Since the War of Light and subsequent Blackest Night are all about emotions, Blackest Night evokes plenty of feelings through its eight issues as readers really feel the weight of the character’s emotions.  Watching the original Firestorm kill Gehanna, girlfriend and one-half of the current Firestorm, was unbearable, as was witnessing Damage have his heart torn out by his zombified father.  That was a very whimsical fragment, yes, but it just shows how the emotional impact of Blackest Night makes readers forget that they’re reading a story about zombies.  Readers feel the anxiety, dread, and unawareness that characters like Flash, Atom, and Mera all feel once the crisis began; similarly, readers feel the sense of hope that arises once the heads of the various lantern corps deputize familiar characters like Lex Luthor, Wonder Woman, and Mera in an attempt to turn the tide of the battle.  Geoff Johns is a master at conveying feelings and making his readers reflect the emotions of the characters that he writes, and in Blackest Night, this rare skill is in full effect.

Is that a scythe or are you just happy to see me? Wait. Oh dear God! It is a scyt…

 

As it should, the main series focuses on the DCU as a whole, and the effect that the Blackest Night is having on those heroes, characters who have no idea of what is truly going on, a great mechanism for slowly unveiling both the conflict and the underlying reason for the conflict.  Green Lantern deals with Hal Jordan’s attempt to round up the heads of the remaining six corps. to combat Nekron, the DCU equivalent of death, and the instigator of the Blackest Night.  While Blackest Night features the main fight and crisis, the issues of Green Lantern that tie into Blackest Night further explore the dynamics between the heads of the seven corps., all of whom have previous history with each other.  These interactions alone are enough to justify reading those issues in conjunction to the main series as these characters, who are supposedly ruled by the singular emotion that the represent, prove to be some of the most multi-faceted and fully fleshed out characters that Geoff Johns has ever written.  Atrocitus is revealed to be a force of righteous indignation, and not blind fury; Larfleeze despises and fears the orange light of avarice that he wields, and Indio-1 is looking for redemption for her mysterious past.
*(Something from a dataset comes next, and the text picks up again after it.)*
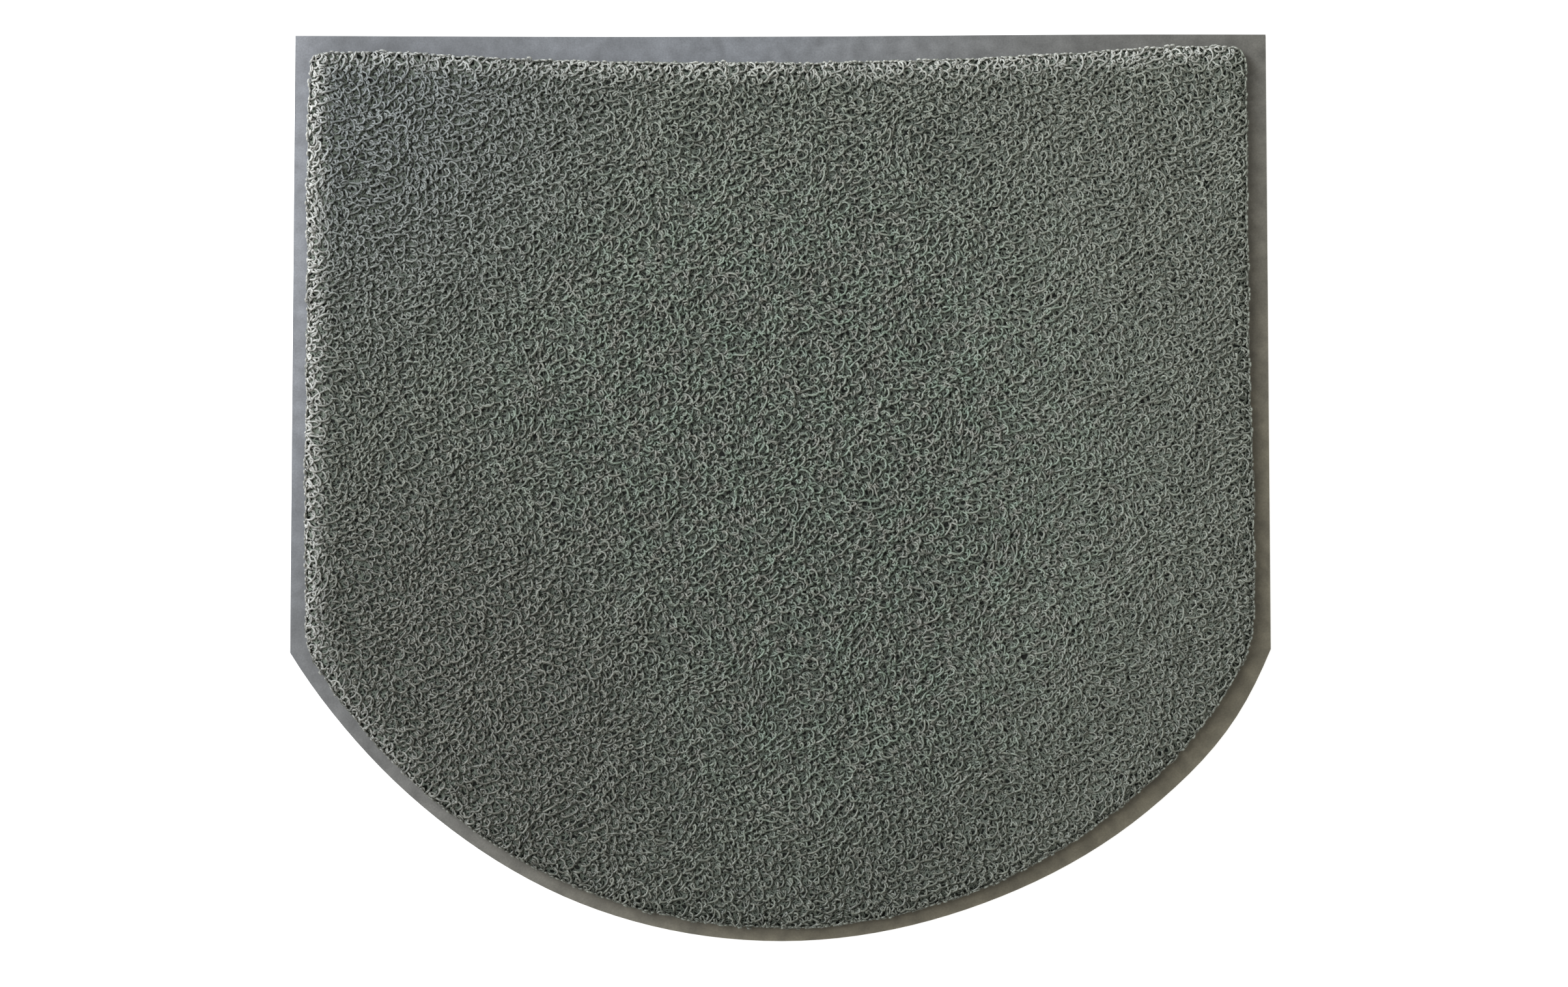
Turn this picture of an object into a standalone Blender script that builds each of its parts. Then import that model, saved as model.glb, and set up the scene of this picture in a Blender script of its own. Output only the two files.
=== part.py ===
"""Half round litter mat, modelled as it is made.

A flat D-shaped sheet of soft vinyl carries a pile of looped vinyl strands, which is cut a little
smaller, so that a plain margin of the sheet shows all round. The margin is widest along the
straight back edge, where the pile's rim bows inwards.

Units are metres, with +Z up. The origin is the middle of the mat's plan, on the floor. The
straight back edge faces +Y, and the half round front faces -Y.
"""

import math

import bmesh
import bpy
import numpy as np
from mathutils import Vector, noise
from mathutils.geometry import delaunay_2d_cdt

# The sheet
MAT_WIDTH = 0.610
MAT_DEPTH = 0.5663
SHEET_THICKNESS = 0.0024
SHEET_EDGE_BEVEL = 0.0008

# The pile
PILE_HEIGHT = 0.0088
PILE_CLEARANCE = 0.0003  # between the sheet and the pile's underside
PILE_CORNER_SOFTNESS = 0.0018  # rounds the pile's corners to about 4 mm
WALL_SETBACK = 0.0010  # from the pile's rim, which its loops reach past, to the slab's wall
WALL_WAVE = {"width": 0.021, "height": 0.0009}
WALL_STATIONS = 200
SHOULDER_WIDTH = 0.0046  # how far in from the wall the pile reaches its full height
WALL_HEIGHT_SHARE = 0.42  # of the pile's height, where its wall turns into the shoulder
SHOULDER_DEPTHS = (0.0012, 0.0028, 0.0060)  # in from the wall, past the shoulder
INNER_SPACING = 0.0165
# Unevenness of the pile's top: how wide the lumps are, and how far they rise and fall
LUMPS = (
    {"width": 0.060, "height": 0.0006},
    {"width": 0.026, "height": 0.0006},
)

# The loops that stand out at the pile's rim
RIM_LOOPS = 110
STRAND_RADIUS = 0.00075
LOOP_SEGMENTS = 4
LOOP_ROOT_DEPTH = 0.0012  # how deep inside the wall a loop's two roots end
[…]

Despite its great individual success, Blackest Night is still an event comic that, by necessity focuses more on events and actions than on character developments.  While it does do a great job of immersing an unsuspecting DCU into a fight against a GL based threat, the miniseries is augmented and accentuated by the character driven narrative of Green Lantern.  Because it’s so large, and devotes itself to representing the entire DCU, a job that it miraculously succeeds at, many of the more memorable spectacles, like the deputation of certain characters into the lantern corps, Sinestro’s tenure as the first White Lantern, and the Flash’s battle with Martian Manhunter are all further examined in other series.

Even with its enormous scope, Blackest Night manages to successfully manage the large cast of characters that it focuses on.  In an attempt to marry the rest of the DCU with the GL universe, Johns makes characters like Mera, Atom, and the Flash just as integral to the story as Hal Jordan, Carol Ferris, Black Hand.  By doing this, Johns effectively uses the crisis of the dead rising as a bridge to link the DCU and the GL universe he created to authenticate the Blackest Night as an omnipresent and magnificent threat.    

The creation of the Deputy Lanterns was one of the coolest moments in the past 15 years in comics.

 

Drawn by the incredible Ivan Reis, Blackest Night is a beautifully rendered comic.  Impossibly enough, Reis ups the ante from his already stunning work on Green Lantern, as he perfectly captures the seemingly endless horde of Black Lanterns.  Instead of looking like generic zombies, each Black Lantern that rises looks and feels as distinct as if they were still alive.  As an artist, Reis knows better than to over exaggerate the look of the Black Lanterns; it’d be too easy to make them look like extras in “Thriller” music video, but because they’re more subdued and look like rotting corpses instead of brittle zombies that are literally falling apart the Black Lanterns are more terrifying and imposing.  Enough can’t be said about the coloring done by Alex Sinclair.  Sinclair’s colors wondrously capture the drab and lifeless tone of the miniseries, yet perfectly contrasts it against the bright array of colors from the other lantern corps.  Having the color contrast of the Green, Red, Blue, Indigo, etc… Lanterns against the gray and black backgrounds really makes Reis’ artwork come alive and pop right out of the page.  The best example of this is when Nekron disembowels a Guardian and their multicolored entrails are splattered across the ground.  Beautiful but yuck!

What makes Blackest Night one of the best event comics of the past 10 years is that it seems real.  Not in the sense that dead superheroes wanting to eat your heart could actually happen, but in the sense that it’s one of the most organic crossovers ever written.  Because it was borne from another series that slowly began to escalate into a line wide conflict, Blackest Night never feels like an annual gratuitous crossover, as many event comics do.  It makes sense that something as encapsulating as the War of Light or the Blackest Night would invariably affect the rest of the DCU, and because the crisis is injected into the rest of the DCU with such precision, the Blackest Night comes off as being a much direr situation than previous event crises.  Blackest Night never feels complimentary or lifeless because it was the natural progression of what Geoff Johns was building to on Green Lantern.  But as we praise Blackest Night as the seminal comic event, let’s not forget that it all really started with Alan Moore.